Two inches taller with an added 3.5-inches of width, the Bison boasts upgraded front and rear bumpers of stamped steel, as well as five distinct skid plates. Positioned to shield the trucks soil pan, fuel tank, locking front and rear differentials and transfer case, these plates are an inarguable trade-up from the aluminum panels present on the standard ZR2. Combined with such features as the uniquely styled 12-spoke wheels and upsized wheel-well flares, there is no mistaking the Bison for ‘just another Colorado.’ The various upgrades add over 200 lbs all on their own; and if you opt for the diesel, which we recommend for low-speed offroading, you’re looking at yet another 200-ish pounds. Not that the Bison is sluggish. But, if you’re steering clear of aggressive offroading, we’d suggest that you favor the V6 with its 7-second sprint to 60 mph and 15.5-second quarter mile.

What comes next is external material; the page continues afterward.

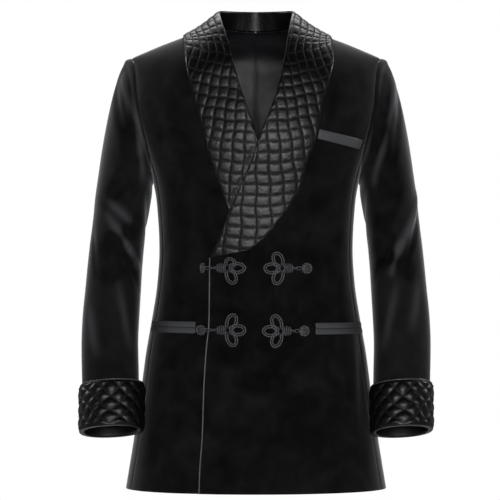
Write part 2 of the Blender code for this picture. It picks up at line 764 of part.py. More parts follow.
def build_sleeve(side):
    seam = math.degrees(SEAM / ARM_RADIUS)
    length = ARM[0].height - SLEEVE_HEM
    elbow = 1 + (ARM[0].height - ELBOW) / length
    gap = SEAM / length
    downs = sleeve_downs()
    above = [down for down in downs if down < elbow - gap] + [elbow - gap]
    below = [elbow + gap] + [down for down in downs if down > elbow + gap]
    runs = {"top_sleeve_upper": (10, above), "top_sleeve_lower": (10, below), "under_sleeve": (6, downs)}
    for name, (count, run) in runs.items():
        faces = []
        for down in run:
            hind = mix(HIND_ARM_SEAM[0], HIND_ARM_SEAM[1], fade(0.0, 2.0, down))
            if name == "under_sleeve":
                ends = (FRONT_ARM_SEAM + seam, 360 + hind - seam)
            else:
                ends = (hind + seam, FRONT_ARM_SEAM - seam)
            turns = [mix(ends[0], ends[1], i / count) for i in range(count + 1)]
            faces.append([sleeve_cloth(side, turn, down) for turn in turns])
        wall_from(f"{name}_{side}", faces, WALL, velvet)


# Turned-back cuffs, quilted in diamonds
CUFF_COLUMNS = 24
CUFF_ROWS = 6
LIP = ((2.0, 1.6), (8.6, 2.0))  # the turned-in bottom edge: how far in, how far below the fold
LIP_WALL = 1.6
LIP_CLEAR = 0.1


def cuff_ring(side, turn, z, out):
    """A point of a cuff, at a distance out of its plain face."""
    cuff = CUFFS[side]
    depth = CUFF_HALF_DEPTH - column(ARM, z, "half_depth")
    point = tip(side, arm_ring(turn, z, out, depth + out, cuff.outer, cuff.inner))
    return Vector((-point.x, point.y, point.z)) if side == "right" else point


def build_cuff(side):
    turns = [360 * i / CUFF_COLUMNS for i in range(CUFF_COLUMNS)]
    outer, inner = [], []
    for k in range(CUFF_ROWS + 1):
        z = mix(CUFF_TOP, CUFF_BOTTOM, k / CUFF_ROWS)
        edge = k in (0, CUFF_ROWS)
        rises = [0.0 if edge or (i + k) % 2 == 0 else CUFF_RISE for i in range(CUFF_COLUMNS)]
        outer.append([cuff_ring(side, turn, z, rise) for turn, rise in zip(turns, rises)])
        inner.append([cuff_ring(side, turn, z, -SATIN_WALL) for turn in turns])
    for inward, below in LIP:
        low = [cuff_ring(side, turn, CUFF_BOTTOM - below, -inward) for turn in turns]
        high_in = max(inward, SATIN_WALL)
        high_z = CUFF_BOTTOM - below + LIP_WALL
        outer.append(low)
        inner.append([cuff_ring(side, turn, high_z, -high_in - LIP_CLEAR) for turn in turns])
    add_wall(f"cuff_{side}", outer, inner, satin, round_rows=True)
    rise = PIPING + 2 * SEAM
    path = [cuff_ring(side, turn, CUFF_TOP + rise, -PIPING) for turn in turns]
    middle = sum(path, Vector()) / len(path)
    ways = [(point - middle).normalized() for point in path]
    lofted(f"cuff_piping_{side}", cord_rings(path, ways, PIPING, 4, True), satin, True)


# Quilted shawl collar
def polar(point_x, point_z):
    down = QUILT_CENTRE - point_z
    return math.hypot(point_x, down), math.atan2(point_x, down)


def lapel_bounds(side):
    """The lapel's two outlines, roll line and outer edge, as pairs (radius, ray)."""
    lines = {}
    for name in ("left", "right"):
        edges = [(getattr(edge, name), edge.height) for edge in FRONT_EDGES]
        lines[name] = [polar(x, z) for x, z in edges if z >= FRONT_EDGES[6].height]
    outline = LEFT_OUTER if side == "left" else RIGHT_OUTER
    return lines, [polar(place.across, place.height) for place in outline]


def lapel_rays(side, radius):
    """The rays of the roll line and of the outer edge at one arc."""
    lines, outer = lapel_bounds(side)
    roll = smooth(lines[side], radius)
    if side == "right":
        roll = min(roll, smooth(lines["left"], radius) + TUCK / radius)
    return roll, smooth(outer, radius)


def row_of_quilts(low, high):
    """Rays of one seam of the quilting, with the lapel's two outlines at its ends."""
    step = QUILT_WIDE / QUILT_RADIUS
    first = math.ceil(low / step + LEAST_QUILT)
    last = math.floor(high / step - LEAST_QUILT)
    return [low] + [m * step for m in range(first, last + 1)] + [high]


def lapel_point(side, radius, ray, share):
    """Outer and inner points of a lapel; share runs from its roll line to its outer edge."""
    x, z = radius * math.sin(ray), QUILT_CENTRE - radius * math.cos(ray)
    base = LAY + SHOULDER_EASE * fade(-150.0, -70.0, z)
    lift = base + ROLL_LIFT * (1 - share) ** 3
    thick = SATIN_WALL
    if side == "right":
        lift = base + (lift - base) * (1 - fade(400.0, 436.0, radius))
        hidden = fade(-9.0, -4.0, x - column(FRONT_EDGES, z, "left"))
        thick = mix(SATIN_WALL, UNDERLAP_WALL, hidden)
    inner = on_front(side, x, z, lift)[0]
    outer = on_front(side, x, z, lift + thick)[0]
    return outer, inner


def fall_point(side, along, share):
    """The underside of the collar's fall; share runs from its fold to its outer edge."""
    row = collar(side, along)
    x = mix(row.neck_x, row.edge_x, share)
    drop = mix(row.neck_drop, row.edge_drop, share)
    neck = shoulder_point(side, row.neck_x, row.neck_drop)[0]
    fold = Vector((row.fold_x, row.fold_y, row.fold_z))
    roll = ROLL_LIFT * (1 - share) ** 3 * (1 - fade(0.0, 0.3, along))
    lift = LAY + SHOULDER_EASE + roll
    base, way = shoulder_point(side, x, drop)
    rise = (1 - share) ** FALL_CURVE * fade(0.0, 0.12, along)
    return base + way * lift + (fold - neck) * rise


def shoulder_point(side, x, drop):
    """A point over the left shoulder's cloth by its drop below the shoulder line."""
    z = ridge(x) - abs(drop)
    angle = angle_at(x, z, back=drop > 0)
    point, way = cloth(side, angle if side == "left" else -angle, z)
    if side == "right":
        point.x, way.x = -point.x, -way.x
    return point, way


def fall_way(side, along, share):
    step = 0.01
    low, high = max(0.0, share - step), min(1.0, share + step)
    across = fall_point(side, along, high) - fall_point(side, along, low)
    before, after = max(0.0, along - step), min(1.0, along + step)
    run = fall_point(side, after, share) - fall_point(side, before, share)
    return across.cross(run).normalized()


def rows_before_gap(row, following):
    """The points of the following row, each drawn back towards the row before it by a gap."""
    pairs = zip(row, following)
    return [end + (start - end).normalized() * 2 * SEAM for start, end in pairs]


def build_lapel(side):
    sign = 1 if side == "left" else -1
    outline = LEFT_OUTER if side == "left" else RIGHT_OUTER
    last = polar(outline[-1].across, outline[-1].height)[0]
    radii = [QUILT_TOP + QUILT * k for k in range(int((last - QUILT_TOP) / QUILT) + 1)]
    radii += [mix(radii[-1], last, share) for share in FOOT_ROWS]
    rows, keys = [], []
    for radius in radii:
        roll, edge = lapel_rays(side, radius)
        rays = row_of_quilts(min(roll, edge), max(roll, edge))
        if side == "right":
            rays.reverse()
        shares = [(ray - roll) / (edge - roll) for ray in rays]
        rows.append([lapel_point(side, radius, ray, share) for ray, share in zip(rays, shares)])
        keys.append([ray * sign for ray in rays])
        if radius == QUILT_TOP:
            top_shares = shares
    for k in range(1, COLLAR_CELLS + 1):
        along = k / COLLAR_CELLS
        row = []
        for share in top_shares:
            under = fall_point(side, along, share)
            over = under + fall_way(side, along, share) * SATIN_WALL
            row.append([Vector((sign * max(p.x, SEAM), p.y, p.z)) for p in (over, under)])
        rows.insert(0, row)
        keys.insert(0, keys[0])
    outer = [[pair[0] for pair in row] for row in rows]
    inner = [[pair[1] for pair in row] for row in rows]
    # The cloth is one piece, but its solid is in two, with a gap at the neck point.
    cut = COLLAR_CELLS
    ends = [rows_before_gap(face[cut - 1], face[cut]) for face in (outer, inner)]
    fall_outer, fall_inner = outer[:cut] + [ends[0]], inner[:cut] + [ends[1]]
    add_quilted_wall(f"collar_fall_{side}", fall_outer, fall_inner, keys[: cut + 1], satin)
    add_quilted_wall(f"lapel_{side}", outer[cut:], inner[cut:], keys[cut:], satin)


STAND_STARTS = 0.1  # place along the collar
STAND_CLEAR = (0.6, 1.0)  # gaps to the neckline below and to the fold above
STAND_TO = 12.0  # the band faces a line this far behind the middle plane


def build_stand():
    """The band that carries the collar's fold round the neck, from one lapel to the other."""
    places = [mix(STAND_STARTS, 1.0, k / 9) for k in range(10)]
    stations = [("left", along) for along in places]
    stations += [("right", along) for along in places[-2::-1]]
    outer, inner = [], []
    for side, along in stations:
        sign = 1 if side == "left" else -1
        row = collar(side, along)
        base = shoulder_point(side, row.neck_x, row.neck_drop)[0]
        top = fall_point(side, along, 0.0)
        up = (top - base).normalized()
        start, end = base + up * STAND_CLEAR[0], top - up * STAND_CLEAR[1]
        centre = Vector((0.0, STAND_TO, base.z))
        inward = (centre - base) - up * (centre - base).dot(up)
        inward.normalize()
        face = [start.lerp(end, k / 3) for k in range(4)]
        pairs = [(point, point + inward * STAND_WALL) for point in face]
        outer.append([Vector((sign * p.x, p.y, p.z)) for p, q in pairs])
        inner.append([Vector((sign * q.x, q.y, q.z)) for p, q in pairs])
    add_wall("collar_stand", outer, inner, satin)


# Pockets and piping
def build_strip(name, side, places, height, material):
    """A flat strip on the cloth, down from the places (angle, top) by its height."""
    faces = []
    for down in (0.0, height):
        row = [cloth(side, angle, z - down, LAY + JET_WALL) for angle, z in places]
        faces.append(row)
    wall_from(name, faces, JET_WALL, material)


def build_pockets():
    for pocket in LOWER_POCKETS:
        sign = 1 if pocket.side == "left" else -1
        for name, top in (("upper", pocket.top), ("lower", pocket.top - JET - SLIT)):
            first = angle_at(pocket.from_x, top)
            places = [(mix(first, sign * pocket.to_turn, i / 9), top) for i in range(10)]
            build_strip(f"pocket_jet_{name}_{pocket.side}", pocket.side, places, JET, satin)
    places = []
    for i in range(8):
        x = mix(BREAST_WELT.from_x, BREAST_WELT.to_x, i / 7)
        z = mix(BREAST_WELT.from_z, BREAST_WELT.to_z, i / 7)
        places.append((angle_at(x, z), z))
    build_strip("breast_welt", "left", places, BREAST_WELT.height, satin)


def build_front_piping():
    path, ways = [], []
    for k in range(EDGE_ROWS + 1):
        z = mix(HEM, LAPEL_FOOT, k / EDGE_ROWS)
        x = column(FRONT_EDGES, z, "left") - PIPING - 3 * SEAM
        point, way = on_front("left", x, z, -WALL / 2)
        path.append(point)
        ways.append(way)
    lofted("front_edge_piping", cord_rings(path, ways, PIPING, 5), satin)


# Frog closures
def clover_path(upper_loop):
    """The three loops of a frog as one line about their middle, from one end to the other."""
    path = []
    loops = ((LOOP_SPREAD, upper_loop), (0.0, LOOP_LONG), (-LOOP_SPREAD, LOOP_LONG))
    for direction, reach in loops:
        turn = math.radians(direction)
        for k in range(LOOP_POINTS):
            t = (k + 0.5) / LOOP_POINTS
            along = LOOP_ROOT + (reach - LOOP_ROOT) * (1 - math.cos(2 * math.pi * t)) / 2
            bulge = math.sin(2 * math.pi * t) * math.sin(math.pi * t) ** 0.4
            aside = LOOP_ROOT * math.cos(math.pi * t) + LOOP_WIDE * bulge
            across = along * math.cos(turn) - aside * math.sin(turn)
            up = along * math.sin(turn) + aside * math.cos(turn)
            path.append(Vector((across, up)))
    return path


def build_frog(frog):
    middle_x = frog.joint + frog.loops_to * CLOVER_SHIFT
    path, ways = [], []
    for place in clover_path(frog.upper_loop):
        x, z = middle_x + frog.loops_to * place.x, frog.height + place.y
        point, way = on_front("left", x, z, LAY + CORD)
        path.append(point)
        ways.append(way)
    lofted(f"{frog.name}_loops", cord_rings(path, ways, CORD, CORD_SIDES), braid)
    reach = abs(frog.button_x - frog.joint) - frog.button_radius * frog.button_wide - 2 * SEAM
    rings = []
    for station in BARREL + (Station(reach, BARREL[-1].half_height, BARREL[-1].half_thick),):
        x = frog.joint - frog.loops_to * station.along
        lift = LAY + BARREL[2].half_thick
        centre, way = on_front("left", x, frog.height, lift)
        ring = []
        for i in range(8):
            turn = 2 * math.pi * (i + 0.5) / 8
            up = Vector((0, 0, station.half_height * math.cos(turn)))
            ring.append(centre + up + way * station.half_thick * math.sin(turn))
        rings.append(ring)
    lofted(f"{frog.name}_barrel", rings, braid)
    base, way = on_front(frog.button_on, frog.button_x, frog.height, LAY)
    across = Vector((1, 0, 0)) - way * way.x
    across.normalize()
    up = way.cross(across)
    across *= frog.button_wide
    rings = []
    for high, wide in BUTTON_PROFILE:
        centre = base + way * BUTTON_HIGH * high
        radius = frog.button_radius * wide
        turns = [2 * math.pi * i / ROUND for i in range(ROUND)]
        rings.append([centre + (across * math.cos(t) + up * math.sin(t)) * radius for t in turns])
    lofted(f"{frog.name}_button", rings, braid)


clear_scene()
velvet = make_material("velvet", (0.012, 0.012, 0.013), 0.9)
satin = make_material("satin", (0.03, 0.031, 0.033), 0.4)
braid = make_material("braid", (0.02, 0.02, 0.022), 0.7)

for one_side in ("left", "right"):
    build_front(one_side)
    build_back(one_side)
    build_side(one_side)
    build_sleeve(one_side)
    build_cuff(one_side)
    build_lapel(one_side)
build_stand()
build_pockets()
build_front_piping()
for one_frog in FROGS:
    build_frog(one_frog)
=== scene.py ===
"""Looks of a velvet smoking jacket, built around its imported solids.

Lengths are in millimetres until they become mesh points, which are in metres. +Z is up, the front
faces -Y and +X is the wearer's left. The surfaces repeat the named tables of the part's source.
"""

import math
from collections import namedtuple

import bmesh
import bpy
import numpy as np
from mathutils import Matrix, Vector


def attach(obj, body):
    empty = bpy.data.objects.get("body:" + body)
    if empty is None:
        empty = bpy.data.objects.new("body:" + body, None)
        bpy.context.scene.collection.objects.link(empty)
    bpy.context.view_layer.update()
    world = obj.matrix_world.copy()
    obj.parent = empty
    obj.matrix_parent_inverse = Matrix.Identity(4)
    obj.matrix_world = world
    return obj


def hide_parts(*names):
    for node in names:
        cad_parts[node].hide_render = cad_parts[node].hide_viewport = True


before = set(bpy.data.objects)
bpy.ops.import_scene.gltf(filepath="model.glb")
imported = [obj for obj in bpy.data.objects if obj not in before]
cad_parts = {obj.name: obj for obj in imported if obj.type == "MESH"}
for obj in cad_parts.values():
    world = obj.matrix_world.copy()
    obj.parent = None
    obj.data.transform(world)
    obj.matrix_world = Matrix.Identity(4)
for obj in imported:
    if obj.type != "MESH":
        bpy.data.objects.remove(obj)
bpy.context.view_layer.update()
bpy.ops.object.select_all(action="DESELECT")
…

At the end of the end, hi-po’d midsize truck offerings are still something of an oddity. Setting aside the introduction of the Gladiator, the Bison’s closest competitor is probably the Tacoma TRD Pro – an offering that could barely qualify to hold the Bison’s proverbial jock. But pricing matters, and with a starting price point of $43,995 MSRP for the V6, it’s hard to get excited. I mean, that’s just a few thousand dollars cheaper than the Raptor – why wouldn’t we just spend the extra for the better-all-around pickup? It’s also significantly more expensive than the Rubicon, which manages to tick most of the boxes when it comes to offroading. Ultimately, in our opinion, the Bison is a great vehicle – but is only the right choice if you’re a Chevy loyalist, or are really into the Colorado.
Simply put, the Colorado reigns as one of the few mainstays of the midsize segment. Ford and Jeep might have stepped to the plate, but we’re going to demand some more consistency before we list the Ranger and Gladiator as legitimate contenders. In all honesty, we’re genuinely interested in the idea of a midsize RAM. But, until then, we’ll just be content to watch the Colorado and Tacoma duke it out for supremacy.